April 08, 2019

Horse 2528 - Two Constitutional Quirks: Or - Everything Is Going Wrong But At Least We Are Playing By The Proper Rules

This blog post has been brought to you by Chaos. Try Chaos today. If you are having a lovely but boring time and want to add some unnecessary drama and confusion to your life, simply add a spot of Chaos and watch common sense and reason fly out of the window. See the results. Just look at the United Kingdom and Australia. Ask your legislators if Chaos is right for you¹.

This blog post is like twenty-four hour Araldite in that it comes in two parts.

Quirk 1:
The first of these constitutional quirks is arguably the more important of the two as it has the potential to directly affect legislation which changes the United Kingdom for a very long time.

The House of Lords as the upper house of the parliament at Westminster, as the model for all of her children as the mother of parliaments, except in the area of the budget, has the power to turn down legislation that has been proposed by the House of Commons.
As an unelected legislative body, this is arguably better than what we have in Australia because it means that the Lords are not beholden to the knavery of party politics and can rise above it all; it is also arguably worse than what we have in Australia because it is an unelected and undemocratic institution.
Precisely because it is unelected, the House of Lords tends to be unhurried in its deliberations and doesn't have points of order. This means that it takes its time; which given the intricacies of legislation, can end up positively glacial.

Various members of the House of Lords have during this past week indicated that they would be amenable to holding up a hard Brexit, a soft Brexit, a spam spam spam Brexit with sausage and eggs and spam Brexit, indefinitely. There wouldn't be a thing that the House of Commons could do about it either. In theory the House of Lords could delay whatever Brexit deal was passed by the House of Commons until the inevitable heat death of the universe, which means to say that even in the event of complete annihilation of the everything, there still wouldn't be anarchy.  Naturally this would attract the ire of the Crown who could order the House of Lords to sit but even the Crown doesn't have the power to make it act. The Crown could dissolve parliament and bring the term of the House of Commons to an end but the Lords are something else².
There are also moves in the House of Lords to put it to the Crown that the Queen should use her royal prerogative and refuse to give royal assent to any hard Brexit, soft Brexit, spam spam spam Brexit with sausage and eggs and spam Brexit, that the Houses of Commons and Lords pass; in the greater interest of her United Kingdom. This has been met with both very hard stares and low murmers, which in the House of Lords is the equivalent of swearing bloody blue murder and crying 'havoc' to let slip the dogs of war. The royal prerogative to refuse assent to legislation has happened so rarely that it always warrants a page in the annals of history; which Brexit already most indubitably has already secured.

Quirk 2:
The other constitutional quirk which has arisen but this time in Australia has to do with the calling of the Federal Election. People often forget that in Australia it is actually the states who decide the manner by which Senators are sent to parliament. It is the states who technically call elections for the Senate and not the Prime Minister of the day.
Prime Minister Scott Morrison has until 11:59pm tonight to decide whether or not he wants to hold the election on either May 11 or May 18; because if he does nothing, then the Senate election will have to take place on May 18 regardless of what the Prime Minister thinks. Governors of at least two states from what I can gather have already indicated that they will make the announcement for the May 18 election this week, if Mr Morrison fails to act.
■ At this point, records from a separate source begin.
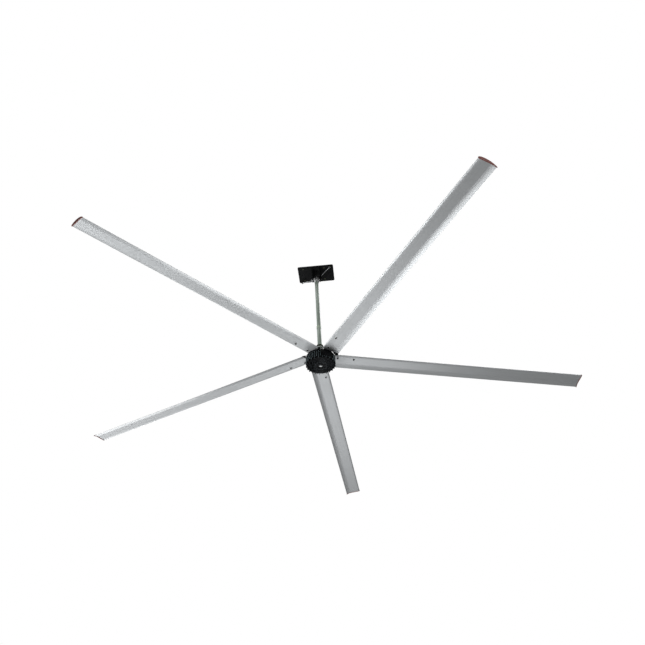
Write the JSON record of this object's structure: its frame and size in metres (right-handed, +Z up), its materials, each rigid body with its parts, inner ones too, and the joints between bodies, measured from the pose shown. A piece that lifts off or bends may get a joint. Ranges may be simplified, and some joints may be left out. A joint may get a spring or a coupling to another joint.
{
  "type": "large industrial ceiling fan",
  "caption": "Very large slow ceiling fan: hollow airfoil blades on a finned direct-drive motor, hung by a down rod that swivels on a clevis under a rectangular ceiling plate.",
  "frame": {"origin": "middle of the ceiling plate's top face", "axes": "+Z up, out of the plate's top face into the ceiling; +X along the plate's long side and the pivot bolt"},
  "size_m": [6.9969, 6.7886, 1.695],
  "materials": {
    "blade_aluminium": "mill-finish extrusion, satin",
    "cap_brown": "reddish-brown moulded plastic",
    "motor_black": "black powder-coated casting",
    "arm_black": "black painted steel bar",
    "plate_black": "black powder-coated steel",
    "rod_paint": "pale green-grey paint, satin",
    "flange_olive": "olive paint, satin",
    "bare_steel": "bare machined steel",
    "zinc_steel": "zinc-plated steel",
    "cable_steel": "galvanised wire rope",
    "cast_aluminium": "raw casting",
    "lamination_steel": "oxidised electrical steel",
    "copper_wire": "enamelled copper",
    "magnet_grey": "sintered magnet, dull",
    "black_rubber": "black rubber"
  },
  "bodies": {
    "ceiling_mount": {"ceiling_plate": "plate_black", "anchor_bolt_1": "zinc_steel", "anchor_bolt_2": "zinc_steel", "anchor_bolt_3": "zinc_steel", "anchor_bolt_4": "zinc_steel", "clevis_bracket": "plate_black", "pivot_bolt": "bare_steel", "pivot_nut": "zinc_steel", "eye_bolt_near_right": "zinc_steel", "eye_bolt_far_left": "zinc_steel", "safety_cable_near_right": "cable_steel", "safety_cable_far_left": "cable_steel"},
    "hanger": {"rod_head": "bare_steel", "upper_rod": "rod_paint", "cable_gland": "black_rubber", "joint_ring": "rod_paint", "lower_rod": "rod_paint", "rod_flange": "flange_olive", "flange_bolt_1": "zinc_steel", "flange_bolt_2": "zinc_steel", "flange_bolt_3": "zinc_steel", "flange_bolt_4": "zinc_steel", "stator_shaft": "bare_steel", "stator_carrier": "cast_aluminium", "stator_core": "lamination_steel", "stator_winding": "copper_wire", "shaft_lock_nut": "zinc_steel"},
    "rotor": {"rotor_housing": "motor_black", "rotor_yoke": "lamination_steel", "magnet_ring": "magnet_grey", "lower_bearing": "bare_steel", "upper_bearing": "bare_steel", "shaft_seal": "black_rubber", "hub_cover": "motor_black", "boss_cap": "bare_steel", "blade_arm_1": "arm_black", "blade_arm_2": "arm_black", "blade_arm_3": "arm_black", "blade_arm_4": "arm_black", "blade_arm_5": "arm_black", "blade_1": "blade_aluminium", "blade_2": "blade_aluminium", "blade_3": "blade_aluminium", "blade_4": "blade_aluminium", "blade_5": "blade_aluminium", "end_cap_1": "cap_brown", "end_cap_2": "cap_brown", "end_cap_3": "cap_brown", "end_cap_4": "cap_brown", "end_cap_5": "cap_brown", "blade_bolt_1_inner": "zinc_steel", "blade_bolt_1_outer": "zinc_steel", "blade_bolt_2_inner": "zinc_steel", "blade_bolt_2_outer": "zinc_steel", "blade_bolt_3_inner": "zinc_steel", "blade_bolt_3_outer": "zinc_steel", "blade_bolt_4_inner": "zinc_steel", "blade_bolt_4_outer": "zinc_steel", "blade_bolt_5_inner": "zinc_steel", "blade_bolt_5_outer": "zinc_steel"}
  },
  "joints": [
    {"name": "rod_swing", "type": "hinge", "parent": "ceiling_mount", "child": "hanger", "pos_m": [0, 0, -0.124], "axis": [1, 0, 0], "range_deg": [-20, 20]},
    {"name": "rotor_spin", "type": "hinge", "parent": "hanger", "child": "rotor", "pos_m": [0, 0, -1.6], "axis": [0, 0, 1], "continuous": true}
  ]
}
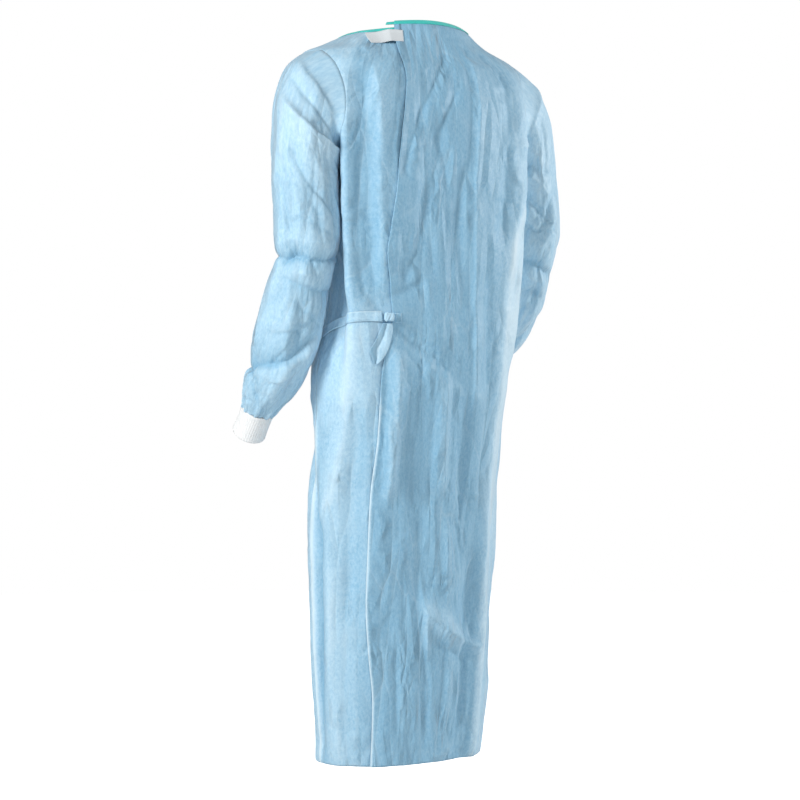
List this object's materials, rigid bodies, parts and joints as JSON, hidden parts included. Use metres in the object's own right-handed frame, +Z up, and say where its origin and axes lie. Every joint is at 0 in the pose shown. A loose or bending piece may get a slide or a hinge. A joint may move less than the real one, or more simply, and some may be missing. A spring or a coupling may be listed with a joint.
{
  "type": "surgical gown",
  "caption": "Light blue non-woven surgical gown in worn pose: wrap-over back tied at the waist, long sleeves with white knitted cuffs, green neck binding, hook and loop tab.",
  "frame": {"origin": "The middle of the neck opening at shoulder level, where the wearer's neck and shoulders hold the gown.", "axes": "+Z up, the front of the gown faces -Y, the wearer's left is +X."},
  "size_m": [0.573, 0.3605, 1.2552],
  "materials": {
    "gown_cloth": "matte non-woven",
    "cuff_knit": "ribbed knit",
    "neck_tape": "plain tape",
    "hook_and_loop": "woven pile"
  },
  "bodies": {
    "root": {"front_panel": "gown_cloth", "back_panel_left": "gown_cloth", "back_panel_right": "gown_cloth", "sleeve_left": "gown_cloth", "sleeve_right": "gown_cloth", "cuff_left": "cuff_knit", "cuff_right": "cuff_knit", "neck_binding": "neck_tape", "neck_tape_end": "neck_tape", "neck_tab": "hook_and_loop", "waist_tie_long": "gown_cloth", "waist_tie_patch": "gown_cloth", "waist_tie_knot": "gown_cloth", "waist_tie_tail": "gown_cloth"}
  },
  "joints": []
}
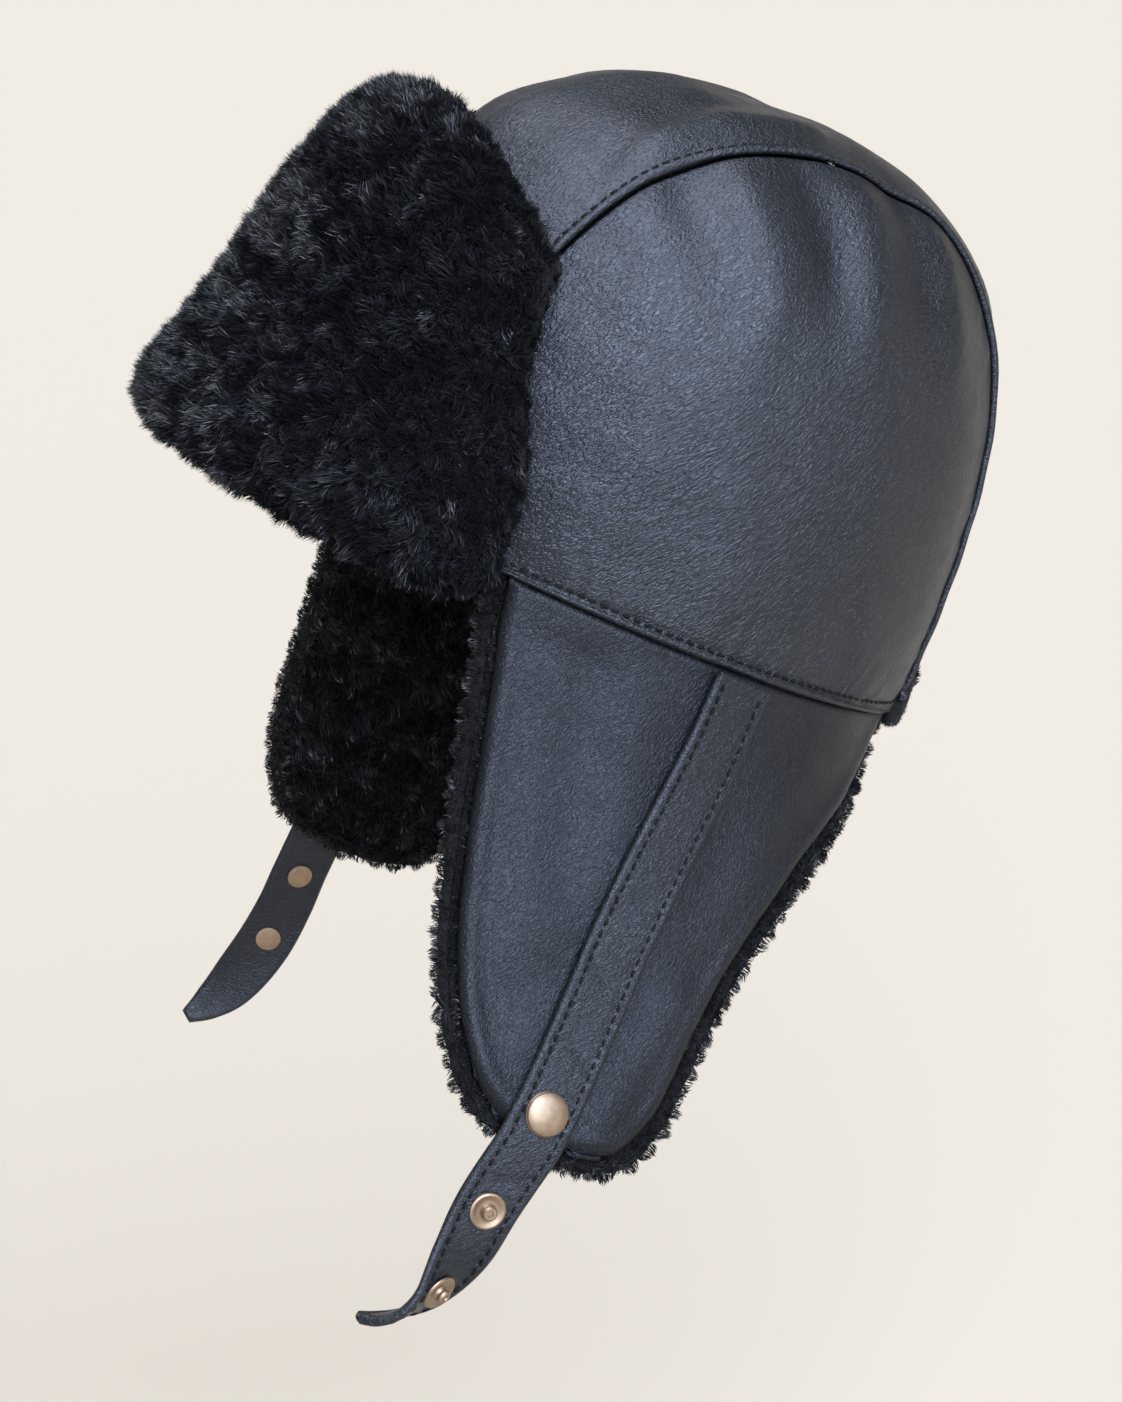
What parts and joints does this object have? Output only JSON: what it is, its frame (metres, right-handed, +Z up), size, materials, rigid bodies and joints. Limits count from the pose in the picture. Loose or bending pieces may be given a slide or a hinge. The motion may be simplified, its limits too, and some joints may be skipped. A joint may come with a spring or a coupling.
{
  "type": "sheepskin aviator hat",
  "caption": "Leather aviator hat with a hollow panelled crown, turned-up fur front flap, long fur-lined ear flaps and snap straps with free tapered ends.",
  "frame": {"origin": "centre of the head opening at the brow line, where the hat sits on a head", "axes": "+Z up as worn, -Y to the front where the wearer looks, +X to the wearer's left"},
  "size_m": [0.3206, 0.27, 0.3748],
  "materials": {
    "crown_leather": "fine-grained soft leather, low sheen",
    "flap_leather": "fine-grained soft leather, low sheen",
    "strap_leather": "fine-grained leather with creases across, low sheen",
    "fur": "dense plush pile with a cool sheen",
    "snap_metal": "satin warm nickel plate"
  },
  "bodies": {
    "root": {"crown_center_panel": "crown_leather", "crown_side_panel_left": "crown_leather", "crown_side_panel_right": "crown_leather", "crown_lining": "fur", "nape_fur_band": "fur", "front_flap_leather": "flap_leather", "front_flap_fur": "fur", "ear_flap_left": "flap_leather", "ear_flap_right": "flap_leather", "ear_flap_lining_left": "fur", "ear_flap_lining_right": "fur", "strap_left": "strap_leather", "strap_right": "strap_leather", "snap_cap_left": "snap_metal", "snap_cap_right": "snap_metal", "snap_stud_upper_left": "snap_metal", "snap_stud_upper_right": "snap_metal", "snap_stud_lower_left": "snap_metal", "snap_stud_lower_right": "snap_metal"}
  },
  "joints": []
}
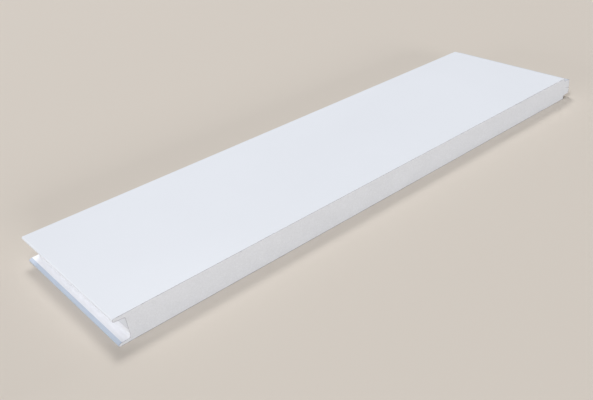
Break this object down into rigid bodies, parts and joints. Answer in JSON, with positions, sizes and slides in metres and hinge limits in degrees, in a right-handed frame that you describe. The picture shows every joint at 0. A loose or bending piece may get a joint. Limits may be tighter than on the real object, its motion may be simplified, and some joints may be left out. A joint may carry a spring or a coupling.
{
  "type": "insulated sandwich wall panel",
  "caption": "Short full-width length of insulated wall panel: white coated steel facings on a rigid foam core, groove joint along one edge and tongue along the other.",
  "frame": {"origin": "middle of the panel's width and length, on the inner face that it lies on", "axes": "+X across the cover width from the groove edge to the tongue edge, +Y along the joint, +Z out through the outer face"},
  "size_m": [1.1703, 0.302, 0.05],
  "materials": {
    "outer_facing": "semi-gloss white coil coating on 0.5 mm galvanised steel",
    "inner_facing": "semi-gloss white coil coating on 0.5 mm galvanised steel",
    "foam_core": "sawn rigid foam, matte and fine-grained"
  },
  "bodies": {
    "root": {"outer_facing": "outer_facing", "inner_facing": "inner_facing", "foam_core": "foam_core"}
  },
  "joints": []
}
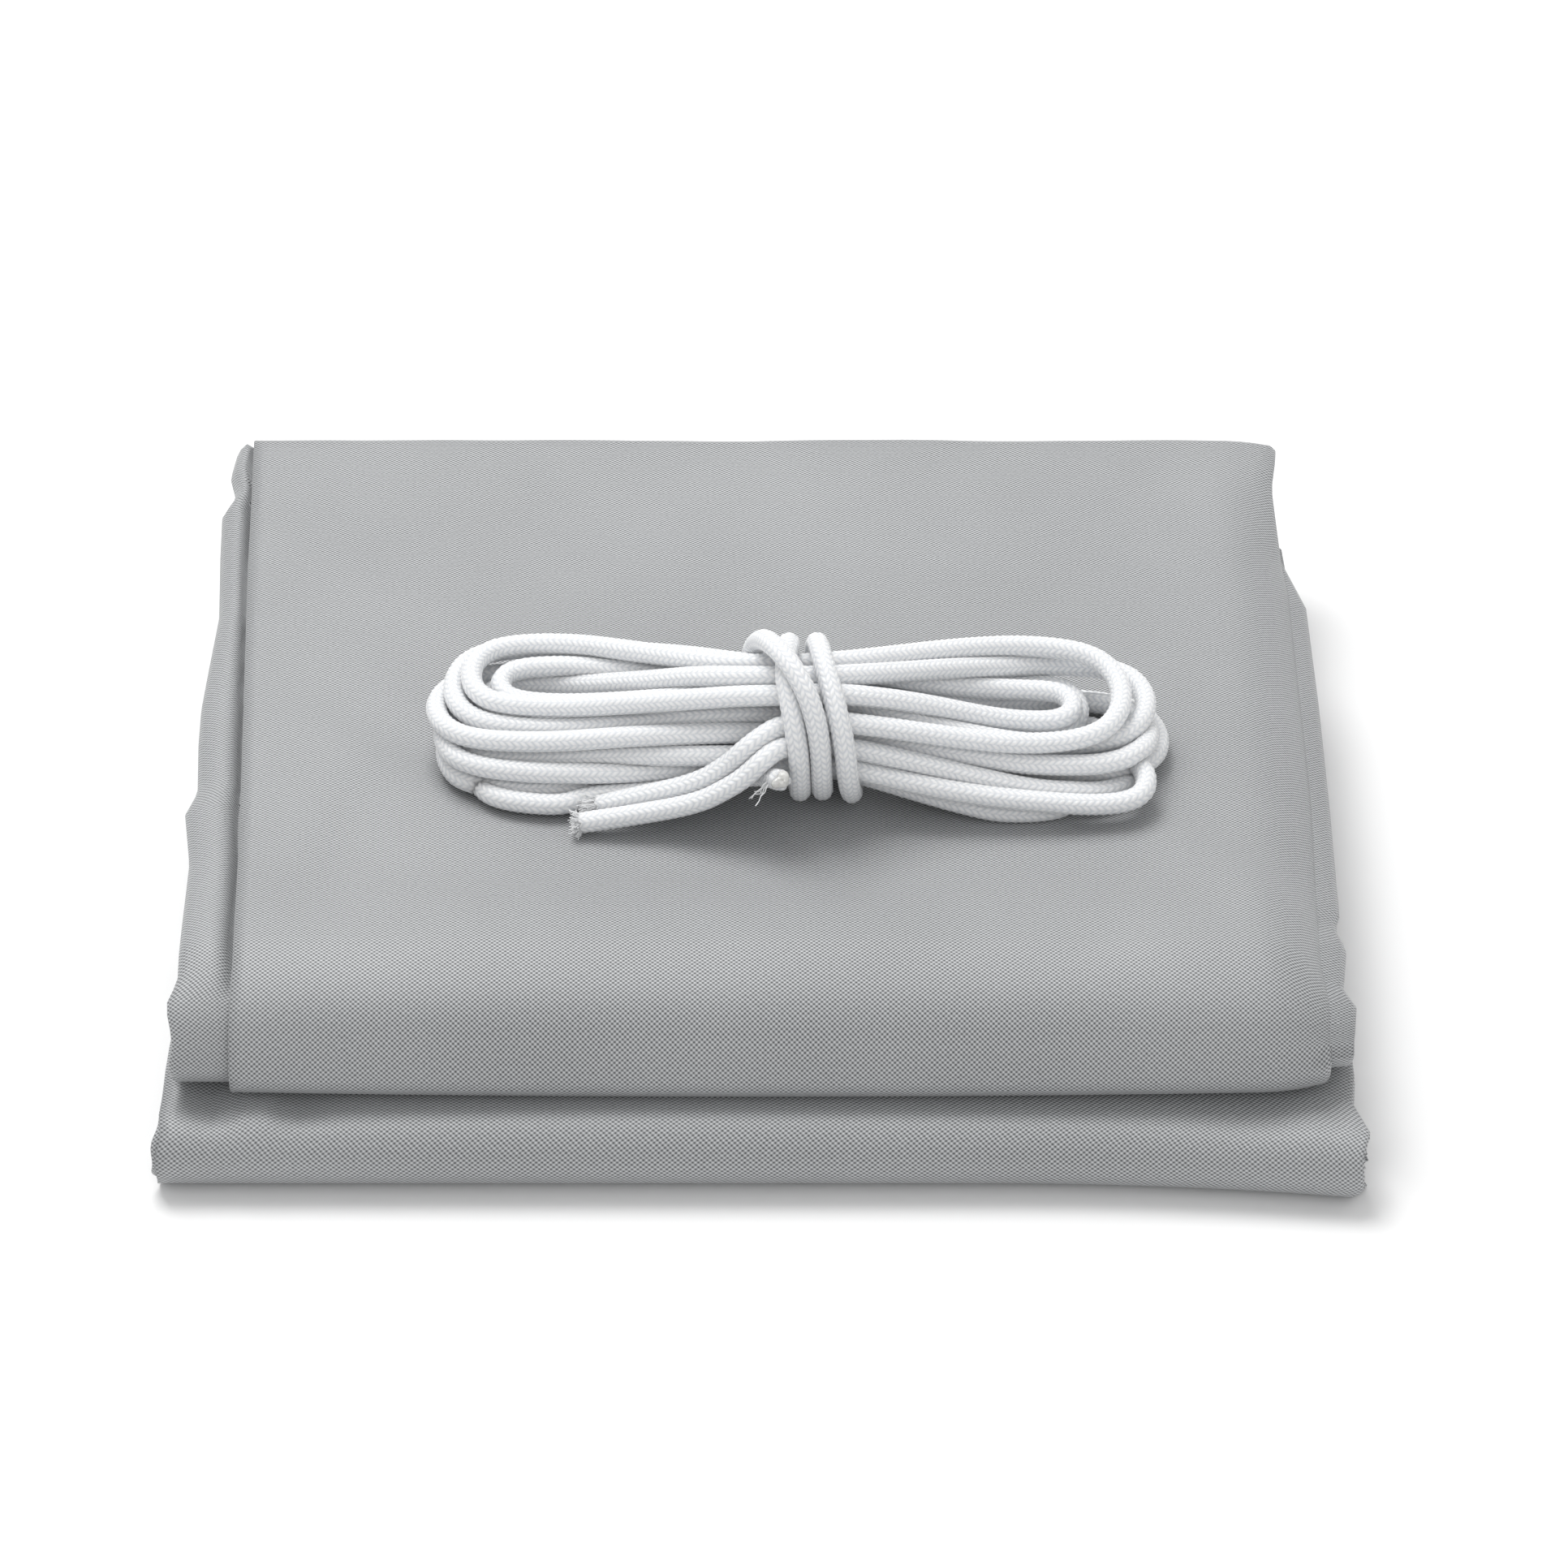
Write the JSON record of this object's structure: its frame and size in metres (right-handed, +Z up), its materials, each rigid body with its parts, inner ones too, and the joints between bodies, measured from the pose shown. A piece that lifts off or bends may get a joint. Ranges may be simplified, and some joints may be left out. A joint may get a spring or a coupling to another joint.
{
  "type": "folded cloth cover with hank of cord",
  "caption": "Woven cloth cover folded into a flat packet, with braided white tie cords wound into a hank, tied round the middle and lying loose on top.",
  "frame": {"origin": "middle of the folded packet's footprint, on the surface that it lies on", "axes": "+Z up; -Y towards the two rounded front folds; +X to the right when looking from the front folds"},
  "size_m": [0.236, 0.2184, 0.0703],
  "materials": {
    "cover_cloth": "plain-weave polyester oxford, silver grey, slight sheen",
    "white_cord": "braided white polyester cord",
    "melted_cord_end": "cord end melted to a glossy tip"
  },
  "bodies": {
    "packet": {"cover": "cover_cloth"},
    "hank": {"cord_turns": "white_cord", "waist_wrap": "white_cord", "near_tail": "white_cord", "far_tail": "white_cord", "melted_end": "melted_cord_end"}
  },
  "joints": [
    {"name": "hank_lift", "type": "slide", "parent": "packet", "child": "hank", "axis": [0, 0, 1], "range_m": [0, 0.12]}
  ]
}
It could very well be that having just suffered yet another Newspoll defeat (bringing the current losing streak to 51), that Mr Morrison wants to decouple the Senate election from the House of Representatives election, which he is perfectly entitled to do; in which case, the term of the House of Representatives runs all the way out to November 2nd as the last possible date for the election.
Maybe it makes sense for Mr Morrison to decouple the elections and hope that a favourable Senate is returned because at least that way, the Morrison Government can steal the Opposition's lunch with regards to policy and if they get a three point dead cat bounce, will be returned to government. As at time of writing though, the total time to decide on an either/or case for May 11 or 18 is just sixteen hours.

¹Chaos may cause political instability, blood letting, knives in the back³, change of head, legislative constipation, anal leakage, and in extreme cases the involuntary dismissal of government.
²The Crown is itself an unelected and undemocratic institution; which is traditionally replaced through the act of swording.
³Ms May has already indicated that she will resign depending on various outcomes of Brexit. It is hard to say whether or not she has been stabbed in the back if at the same time she has fallen on her sword.